# TO DO
Everything from the line containing "# ---- finish" down to the line containing "obj.matrix_world = world" is to be returned exactly; include both boundary lines and leave out all others.

# RECORDED INFORMATION
■ ■ ■ ■

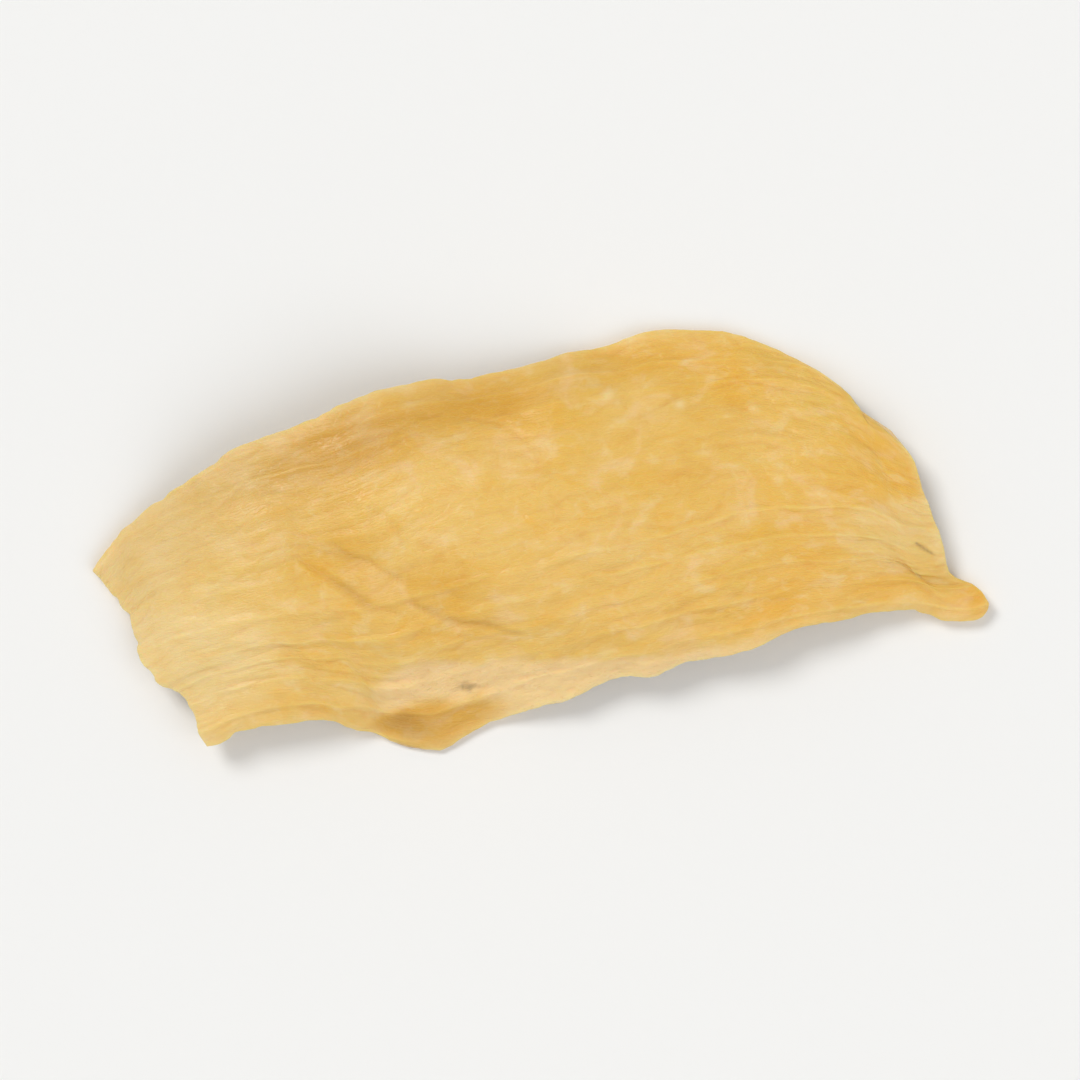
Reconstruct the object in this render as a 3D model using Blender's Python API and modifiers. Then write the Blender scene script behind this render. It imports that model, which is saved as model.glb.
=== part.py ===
"""Dried onion flake: one knife-cut piece of a bulb scale, dried to a thin arched sheet.

The flake lies with its convex side up. +X runs along the veins towards the narrow spur,
+Y across them, +Z up. The origin is in the middle of the flake's footprint, on the
surface that the flake rests on. Lengths below are in millimetres.
"""

import math

import bpy

MM = 0.001

# ---- driving dimensions -------------------------------------------------------------

THICKNESS = 0.72  # of the sheet, through its middle
MARGIN_THICKNESS = 0.44  # of the sheet at its outline
MARGIN_WIDTH = 1.5  # the strip over which the sheet thins to its margin
CROWN = 1.50  # rise of the middle over the margins
CROWN_SHARE = 0.95  # how full the crown is: below 1 is flatter on top
SETTLE = 0.09  # how far a resting spot is pressed in against the resting plane
SETTLE_BEND = 0.10  # how softly the sheet bends out of a resting spot

CAGE_ALONG = 40  # faces of the cage along the veins
CAGE_ACROSS = 15  # faces of the cage across them

# A drying crease: a shallow trough from one point to another, with its width and depth.
CREASE_FROM = (-6.2, -0.2)
CREASE_TO = (0.6, -2.9)
CREASE_WIDTH = 1.0
CREASE_DEPTH = 0.16

# A shallow valley inside the raised upper left margin.
VALLEY_FROM = (-7.2, 1.8)
VALLEY_TO = (-1.0, 3.4)
VALLEY_WIDTH = 0.9
VALLEY_DEPTH = 0.34

# ---- outline ------------------------------------------------------------------------
# Four margins, each as (x, y, height of the sheet's middle above the resting plane).

# the broad left end, from its lower corner up to the left tip
LEFT_MARGIN = [
    (-8.90, -5.56, 0.80),
    (-9.11, -5.24, 0.83),
    (-9.22, -4.98, 0.85),
    (-9.36, -4.59, 0.86),
    (-9.54, -4.24, 0.84),
    (-9.82, -3.98, 0.80),
    (-10.11, -3.84, 0.74),
    (-10.41, -3.56, 0.67),
    (-10.62, -3.23, 0.58),
    (-10.71, -2.80, 0.47),
    (-10.85, -2.44, 0.34),
    (-10.96, -2.08, 0.20),
    (-11.31, -1.72, 0.00),
    (-11.67, -1.28, -0.28),
    (-12.05, -0.84, -0.60),
]

# the upper margin, from the left tip over the notch and the round bulge
UPPER_MARGIN = [
    (-12.05, -0.84, -0.60),
    (-11.51, -0.09, -0.15),
    (-11.18, 0.31, 0.10),
    (-10.79, 0.58, 0.27),
    (-10.39, 0.91, 0.47),
    (-9.84, 1.28, 0.78),
    (-9.31, 1.61, 1.05),
    (-8.91, 1.85, 1.22),
    (-8.19, 2.44, 1.44),
    (-7.45, 2.74, 1.58),
    (-6.45, 3.10, 1.72),
    (-5.86, 3.29, 1.75),
    (-4.98, 3.73, 1.71),
    (-4.12, 4.05, 1.54),
    (-3.14, 4.16, 1.29),
    (-2.01, 4.23, 1.01),
    (-1.13, 4.40, 0.83),
    (-0.27, 4.69, 0.62),
    (0.44, 4.91, 0.39),
    (1.15, 5.04, 0.12),
    (1.73, 5.20, -0.12),
    (2.58, 5.57, -0.43),
    (3.29, 5.67, -0.63),
    (4.00, 5.69, -0.76),
    (4.71, 5.66, -0.80),
    (5.24, 5.56, -0.70),
    (5.72, 5.41, -0.53),
    (6.32, 5.15, -0.26),
    (6.90, 4.85, 0.04),
    (7.40, 4.55, 0.28),
    (7.81, 4.19, 0.46),
    (8.18, 3.81, 0.58),
    (8.57, 3.52, 0.70),
    (8.98, 3.24, 0.80),
    (9.42, 2.91, 0.88),
]

# the short right margin, down to the narrow spur
RIGHT_MARGIN = [
    (11.94, -2.03, -0.20),
    (12.05, -1.69, -0.15),
    (11.90, -1.39, -0.06),
    (11.57, -1.14, 0.08),
    (11.15, -0.94, 0.24),
    (10.94, -0.63, 0.38),
    (10.86, -0.26, 0.52),
    (10.77, 0.12, 0.64),
    (10.55, 0.63, 0.76),
    (10.36, 1.12, 0.84),
    (10.19, 1.62, 0.88),
    (9.98, 2.23, 0.90),
    (9.42, 2.91, 0.88),
]

# the lower cut, from the lower left corner past the down-turned lobe to the spur
LOWER_MARGIN = [
    (-8.90, -5.56, 0.80),
    (-8.32, -5.34, 0.90),
    (-7.94, -5.12, 0.95),
    (-7.29, -4.99, 1.00),
    (-6.59, -4.86, 0.98),
    (-5.98, -4.81, 0.85),
    (-5.52, -4.86, 0.62),
    (-5.12, -5.00, 0.38),
    (-4.53, -5.16, 0.05),
    (-3.88, -5.52, -0.52),
    (-3.16, -5.71, -0.76),
    (-2.58, -5.69, -0.66),
    (-1.97, -5.33, -0.40),
    (-1.30, -4.95, -0.05),
    (-0.48, -4.63, 0.36),
    (0.47, -4.34, 0.70),
    (1.38, -4.05, 0.86),
    (1.82, -3.84, 0.93),
    (2.41, -3.70, 0.99),
    (3.01, -3.72, 1.04),
    (3.82, -3.38, 1.10),
    (4.82, -3.17, 1.13),
    (5.53, -2.97, 1.13),
    (6.33, -2.57, 1.10),
    (7.22, -2.29, 1.00),
    (8.21, -2.15, 0.84),
    (8.71, -2.01, 0.71),
    (9.21, -1.94, 0.56),
    (9.79, -1.93, 0.37),
    (10.33, -2.05, 0.16),
    (10.78, -2.21, 0.00),
    (11.20, -2.26, -0.10),
    (11.58, -2.23, -0.19),
    (11.94, -2.03, -0.20),
]


# ---- curves and surface -------------------------------------------------------------


def smooth_curve(points, per_span=24):
    """Many points on a smooth curve through the given ones, each with its run so far."""

    def knot(a, b):
        return math.sqrt(max(1e-6, math.dist(a, b)))

    first = [2 * a - b for a, b in zip(points[0], points[1])]
    last = [2 * a - b for a, b in zip(points[-1], points[-2])]
    line = [first, *points, last]
    fine = []
    for i in range(1, len(line) - 2):
        p0, p1, p2, p3 = line[i - 1 : i + 3]
        t0 = 0.0
        t1 = t0 + knot(p0, p1)
        t2 = t1 + knot(p1, p2)
        t3 = t2 + knot(p2, p3)
        steps = per_span + (1 if i == len(line) - 3 else 0)
        for k in range(steps):
            t = t1 + (t2 - t1) * k / per_span
            point = []
            for a, b, c, d in zip(p0, p1, p2, p3):
                ab = a + (b - a) * (t - t0) / (t1 - t0)
                bc = b + (c - b) * (t - t1) / (t2 - t1)
                cd = c + (d - c) * (t - t2) / (t3 - t2)
                abc = ab + (bc - ab) * (t - t0) / (t2 - t0)
                bcd = bc + (cd - bc) * (t - t1) / (t3 - t1)
                point.append(abc + (bcd - abc) * (t - t1) / (t2 - t1))
            fine.append(point)
    run = [0.0]
    for a, b in zip(fine, fine[1:]):
        run.append(run[-1] + math.dist(a, b))
    return fine, run


def along(curve, share):
    """The point at a share of the curve's length."""
    fine, run = curve
    want = min(max(share, 0.0), 1.0) * run[-1]
    low, high = 0, len(run) - 1
    while high - low > 1:
        middle = (low + high) // 2
        if run[middle] <= want:
            low = middle
        else:
            high = middle
    span = run[high] - run[low]
    f = 0.0 if span <= 0 else (want - run[low]) / span
    return [a + (b - a) * f for a, b in zip(fine[low], fine[high])]


LEFT, UPPER = smooth_curve(LEFT_MARGIN), smooth_curve(UPPER_MARGIN)
RIGHT, LOWER = smooth_curve(RIGHT_MARGIN), smooth_curve(LOWER_MARGIN)


def patch(u, v):
    """The sheet that the four margins span: u from left to right, v from lower to upper."""
    low, high = along(LOWER, u), along(UPPER, u)
    left, right = along(LEFT, v), along(RIGHT, v)
    c00, c10 = LOWER_MARGIN[0], LOWER_MARGIN[-1]
    c01, c11 = UPPER_MARGIN[0], UPPER_MARGIN[-1]
    return [
        (1 - v) * low[i]
        + v * high[i]
        + (1 - u) * left[i]
        + u * right[i]
        - (1 - u) * (1 - v) * c00[i]
        - u * (1 - v) * c10[i]
        - (1 - u) * v * c01[i]
        - u * v * c11[i]
        for i in range(3)
    ]


def off_segment(x, y, start, end):
    """Distance of a point from a straight segment, seen from above."""
    dx, dy = end[0] - start[0], end[1] - start[1]
    t = ((x - start[0]) * dx + (y - start[1]) * dy) / (dx * dx + dy * dy)
    t = min(max(t, 0.0), 1.0)
    return math.hypot(x - start[0] - t * dx, y - start[1] - t * dy)


def trough(x, y, start, end, width, depth):
    return depth * math.exp(-((off_segment(x, y, start, end) / width) ** 2))


def fullness(x, y):
    """How full the tissue is: 0 on the outline, 1 where the sheet has its whole thickness."""
    nearest = min(
        math.hypot(x - p[0], y - p[1])
        for curve in (LEFT, UPPER, RIGHT, LOWER)
        for p in curve[0]
    )
    return math.sin(min(1.0, nearest / MARGIN_WIDTH) * math.pi / 2)


def half_thickness(full):
    return (MARGIN_THICKNESS + (THICKNESS - MARGIN_THICKNESS) * full) / 2


def sheet(u, v):
    """A point on the middle of the sheet, in millimetres, and how full the tissue is there."""
    x, y, z = patch(u, v)
    if 0 < u < 1 and 0 < v < 1:
        z += CROWN * (math.sin(math.pi * u) * math.sin(math.pi * v)) ** CROWN_SHARE
    inside = min(1.0, 4.0 * min(u, 1 - u, v, 1 - v))
    z -= inside * trough(x, y, CREASE_FROM, CREASE_TO, CREASE_WIDTH, CREASE_DEPTH)
    z -= inside * trough(x, y, VALLEY_FROM, VALLEY_TO, VALLEY_WIDTH, VALLEY_DEPTH)
    full = fullness(x, y)
    # where the sheet would sink into the surface below, it lies level on it instead
    level = half_thickness(full) - SETTLE
    over = (z - level) / SETTLE_BEND
    z = level + SETTLE_BEND * (over if over > 30 else math.log1p(math.exp(over)))
    return x, y, z, full


# ---- model --------------------------------------------------------------------------

for old in list(bpy.data.objects):
    bpy.data.objects.remove(old, do_unlink=True)

flakes = bpy.data.collections.new("dried_onion_flake")
bpy.context.scene.collection.children.link(flakes)

# The open sheet: a flat grid bent to the flake's outline and arch.
bpy.ops.mesh.primitive_grid_add(
    x_subdivisions=CAGE_ALONG, y_subdivisions=CAGE_ACROSS, size=1.0
)
flake = bpy.context.active_object
flake.name = "onion_flake"
for other in list(flake.users_collection):
    other.objects.unlink(flake)
flakes.objects.link(flake)

thick = flake.vertex_groups.new(name="full_thickness")
for vertex in flake.data.vertices:
    u, v = vertex.co.x + 0.5, vertex.co.y + 0.5
    x, y, z, full = sheet(u, v)
    vertex.co = (x * MM, y * MM, z * MM)
    thick.add([vertex.index], full, "REPLACE")

# The tissue's thickness, thinner towards the outline.
solid = flake.modifiers.new("tissue", "SOLIDIFY")
solid.thickness = THICKNESS * MM
solid.offset = 0.0
solid.use_even_offset = True
solid.vertex_group = thick.name
solid.thickness_vertex_group = MARGIN_THICKNESS / THICKNESS

# Rounded margins.
soft = flake.modifiers.new("soft_margin", "SUBSURF")
soft.levels = soft.render_levels = 1

# The spots that the flake rests on are level, as they dried against a flat tray.
formed = bpy.data.meshes.new_from_object(
    flake.evaluated_get(bpy.context.evaluated_depsgraph_get())
)
flake.modifiers.clear()
open_sheet, flake.data = flake.data, formed
bpy.data.meshes.remove(open_sheet)
formed.name = "onion_flake"
for vertex in formed.vertices:
    vertex.co.z = max(vertex.co.z, 0.0)
formed.shade_smooth()

# ---- finish -------------------------------------------------------------------------

tissue = bpy.data.materials.new("dried_onion_tissue")
tissue.use_nodes = True
shader = tissue.node_tree.nodes["Principled BSDF"]
shader.inputs["Base Color"].default_value = (0.80, 0.50, 0.13, 1.0)
shader.inputs["Roughness"].default_value = 0.52
shader.inputs["Metallic"].default_value = 0.0
tissue.diffuse_color = (0.80, 0.50, 0.13, 1.0)
flake.data.materials.append(tissue)
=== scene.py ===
"""Looks of the dried onion flake: its fine surface, its finish, a pale floor and soft light."""

import math

import bmesh
import bpy
import numpy as np
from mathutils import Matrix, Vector


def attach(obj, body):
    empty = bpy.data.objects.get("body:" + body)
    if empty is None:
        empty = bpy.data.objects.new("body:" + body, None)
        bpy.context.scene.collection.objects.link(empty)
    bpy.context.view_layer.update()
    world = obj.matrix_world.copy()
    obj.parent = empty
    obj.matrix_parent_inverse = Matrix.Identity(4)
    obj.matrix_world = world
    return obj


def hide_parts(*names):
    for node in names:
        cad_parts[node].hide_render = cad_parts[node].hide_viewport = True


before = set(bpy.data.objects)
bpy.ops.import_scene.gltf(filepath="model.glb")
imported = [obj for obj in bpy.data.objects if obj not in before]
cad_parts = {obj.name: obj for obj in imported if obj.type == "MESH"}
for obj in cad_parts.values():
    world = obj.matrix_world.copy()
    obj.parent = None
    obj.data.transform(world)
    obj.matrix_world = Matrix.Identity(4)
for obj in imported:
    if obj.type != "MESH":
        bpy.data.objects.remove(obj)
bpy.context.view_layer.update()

MM = 0.001

# =====================================================================================
# The sheet, in millimetres: the same margins, crown and troughs as the solid has.
# =====================================================================================

THICKNESS = 0.72
MARGIN_THICKNESS = 0.44
MARGIN_WIDTH = 1.5
CROWN = 1.50
CROWN_SHARE = 0.95
SETTLE = 0.09
SETTLE_BEND = 0.10

CREASE = ((-6.2, -0.2), (0.6, -2.9), 1.0, 0.16)
VALLEY = ((-7.2, 1.8), (-1.0, 3.4), 0.9, 0.34)

LEFT_MARGIN = [
    (-8.90, -5.56, 0.80),
    (-9.11, -5.24, 0.83),
    (-9.22, -4.98, 0.85),
    (-9.36, -4.59, 0.86),
    (-9.54, -4.24, 0.84),
    (-9.82, -3.98, 0.80),
    (-10.11, -3.84, 0.74),
    (-10.41, -3.56, 0.67),
    (-10.62, -3.23, 0.58),
    (-10.71, -2.80, 0.47),
    (-10.85, -2.44, 0.34),
    (-10.96, -2.08, 0.20),
    (-11.31, -1.72, 0.00),
    (-11.67, -1.28, -0.28),
    (-12.05, -0.84, -0.60),
]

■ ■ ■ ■

# CORRECT OUTPUT
# ---- finish -------------------------------------------------------------------------

tissue = bpy.data.materials.new("dried_onion_tissue")
tissue.use_nodes = True
shader = tissue.node_tree.nodes["Principled BSDF"]
shader.inputs["Base Color"].default_value = (0.80, 0.50, 0.13, 1.0)
shader.inputs["Roughness"].default_value = 0.52
shader.inputs["Metallic"].default_value = 0.0
tissue.diffuse_color = (0.80, 0.50, 0.13, 1.0)
flake.data.materials.append(tissue)
=== scene.py ===
"""Looks of the dried onion flake: its fine surface, its finish, a pale floor and soft light."""

import math

import bmesh
import bpy
import numpy as np
from mathutils import Matrix, Vector


def attach(obj, body):
    empty = bpy.data.objects.get("body:" + body)
    if empty is None:
        empty = bpy.data.objects.new("body:" + body, None)
        bpy.context.scene.collection.objects.link(empty)
    bpy.context.view_layer.update()
    world = obj.matrix_world.copy()
    obj.parent = empty
    obj.matrix_parent_inverse = Matrix.Identity(4)
    obj.matrix_world = world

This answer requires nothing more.